*GIVEN REQUEST*:
Only lines with the word "three" are needed; collect each of them from the listing below.

*DATA SEGMENT*:
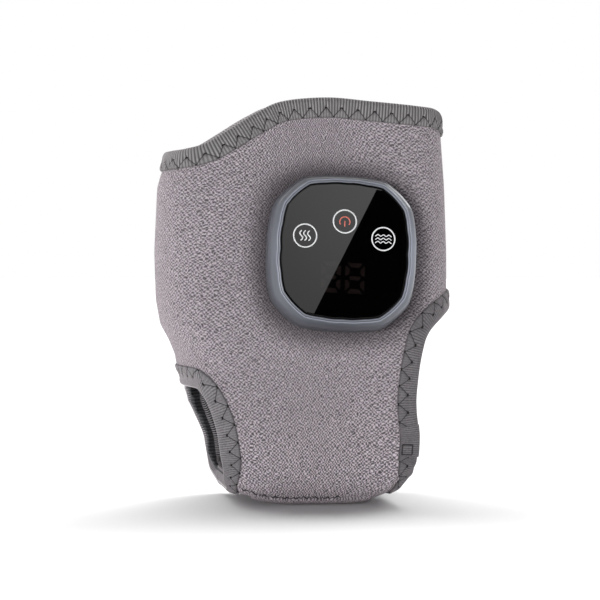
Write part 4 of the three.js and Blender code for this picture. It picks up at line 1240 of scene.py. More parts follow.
# the fabric that folds at the flap's root, as places across and heights: its outer side, then its inner side
FOLD_OUTER = [
    (0.0570, 0.0003), (0.0550, 0.0010), (0.0530, 0.0019), (0.0512, 0.0031), (0.0497, 0.0045),
    (0.0485, 0.0058), (0.0474, 0.0068), (0.0462, 0.0075), (0.0450, 0.0079), (0.0436, 0.0081),
    (0.0420, 0.0082), (0.0406, 0.0080), (0.0398, 0.0074),
]
FOLD_INNER = [
    (0.0398, 0.0071), (0.0410, 0.0072), (0.0430, 0.0072), (0.0446, 0.0070), (0.0456, 0.0064),
    (0.0466, 0.0056), (0.0477, 0.0046), (0.0489, 0.0033), (0.0504, 0.0020), (0.0522, 0.0010),
    (0.0545, 0.0003), (0.0565, 0.0001),
]
FOLD_SPARE, FOLD_ROWS, FOLD_LUMP = 0.0008, 90, 0.00018

UNDERLAP_EDGE = 0.0415
SLIT_FOOT, SLIT_TOP = 0.086, 0.18
SLIT_REACH = 0.0115
UNDERLAP_FOOT, UNDERLAP_TOP = 0.0865, 0.1725
FLAP_BASE, FLAP_TIP = 0.0448, -0.015
FLAP_TOP, FLAP_TIP_TOP = 0.18, 0.175
FLAP_BASE_FOOT, FLAP_TIP_FOOT = 0.088, 0.095
FLAP_CORNER = 0.012
FLAP_HELD = 0.0098

# near the sole the two fabrics are let out to the tapes' lines: heights, how far at each, and the two places
# across between which it begins
HEEL_LET_OUT = (mm(0, 2.2, 6, 12, 20, 26), mm(9.6, 6.0, 3.5, 1.7, 0.5, 0), (-0.012, -0.026))
FOOT_LET_OUT = (mm(0, 3.5, 7.7, 13.2, 18.5, 24), mm(12.2, 6.2, 4.0, 2.0, 0.5, 0), (0.008, 0.024))
# the plush is cut back round the heel opening: the opening's middle, how near its edge, and how far
HEEL_MIDDLE = np.array([-0.075, 0.025])
CUT_REACH, CUT_BACK = 0.0035, 0.0014

# the end of the foot opening's tape: the heights that it lies between, and how far it stands above and below
TAPE_END_LOW, TAPE_END_HIGH = 0.0205, 0.037
TAPE_END_TOP, TAPE_END_FOOT, TAPE_END_OUT = 0.0006, 0.0004, 0.0004
# the tack on it: its corners along and across the tape, and its middle along it
TACK = [(-0.0025, 0.0091), (-0.0025, 0.0046), (0.0025, 0.0046), (0.0025, 0.0091), (-0.0025, 0.0091)]
TACK_MIDDLE = 0.0038

# the sole strip: how far it goes up the side, its thickness, and its reach past the solid's ends
STRIP_RISE, STRIP_THICKNESS, STRIP_SPARE, STRIP_COLUMNS = 0.0034, 0.00095, 0.009, 60
STRIP_OVER = 0.0016
SEAM_LEVEL = 0.0038

# the heel opening drawn to its shape, by heights: its upper corner inwards and its rear edge outwards
CORNER_HEIGHTS, CORNER_SHARES, CORNER_IN = (0.046, 0.052, 0.056, 0.064), (0, 0.7, 1, 0), 0.0029
REAR_HEIGHTS, REAR_SHARES = (0.026, 0.029, 0.036, 0.0436, 0.0495, 0.0535), (0, 0.13, 0.63, 1, 0.75, 0)
REAR_OUT = 0.0037
DRAWN = ("plush_sleeve", "knit_lining", "heel_tape", "heel_stitches", "heel_knots")
CROWNED = (
    "plush_sleeve", "knit_lining", "heel_tape", "foot_tape", "foot_tape_end", "heel_stitches", "heel_knots",
    "foot_stitches", "foot_knots", "tack_stitches", "sole_strip", "sole_seams",
)


def loop_on_face(reach, shares, step):
    """A taped edge's closed line, laid on the sleeve's face at even steps."""
    rough = edge_loop(reach, shares, 700)
    rough, _ = laid_on(rough, 0)
    length = np.linalg.norm(np.diff(np.vstack([rough, rough[:1]]), axis=0), axis=1).sum()
    return even_steps(rough, int(round(length / step)), closed=True)


EDGES = {
    "top": (TOP_REACH, TOP_EDGE_SHARES),
    "heel": (HEEL_REACH, HEEL_EDGE_SHARES),
    "foot": (FOOT_REACH, FOOT_EDGE_SHARES),
}
LOOPS = {}


def loops():
    """The three taped edges' lines, worked out once."""
    if not LOOPS:
        step = LOOP_STEP
        for key, (reach, shares) in EDGES.items():
            LOOPS[key] = loop_on_face(reach, shares, step)
    return LOOPS


def rear_line(flat, step):
    """A line drawn on the rear from places across and up, laid on the sleeve."""
    flat = np.array(flat, float)
    _, _, depth = section_at(flat[:, 1])
    rough = np.stack([flat[:, 0], depth * 0.9, flat[:, 1]], axis=1)
    middle, half, depth = section_at(rough[:, 2])
    share = np.clip(np.abs(rough[:, 0] - middle) / half, 0, 0.999)
    rough[:, 1] = depth * np.sqrt(1 - share**FACE_EXPONENT)
    length = np.linalg.norm(np.diff(rough, axis=0), axis=1).sum()
    line = even_steps(rough, int(round(length / step)))
    line, _ = laid_on(line, 0)
    return line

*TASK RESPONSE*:
Write part 4 of the three.js and Blender code for this picture. It picks up at line 1240 of scene.py. More parts follow.
    """The three taped edges' lines, worked out once."""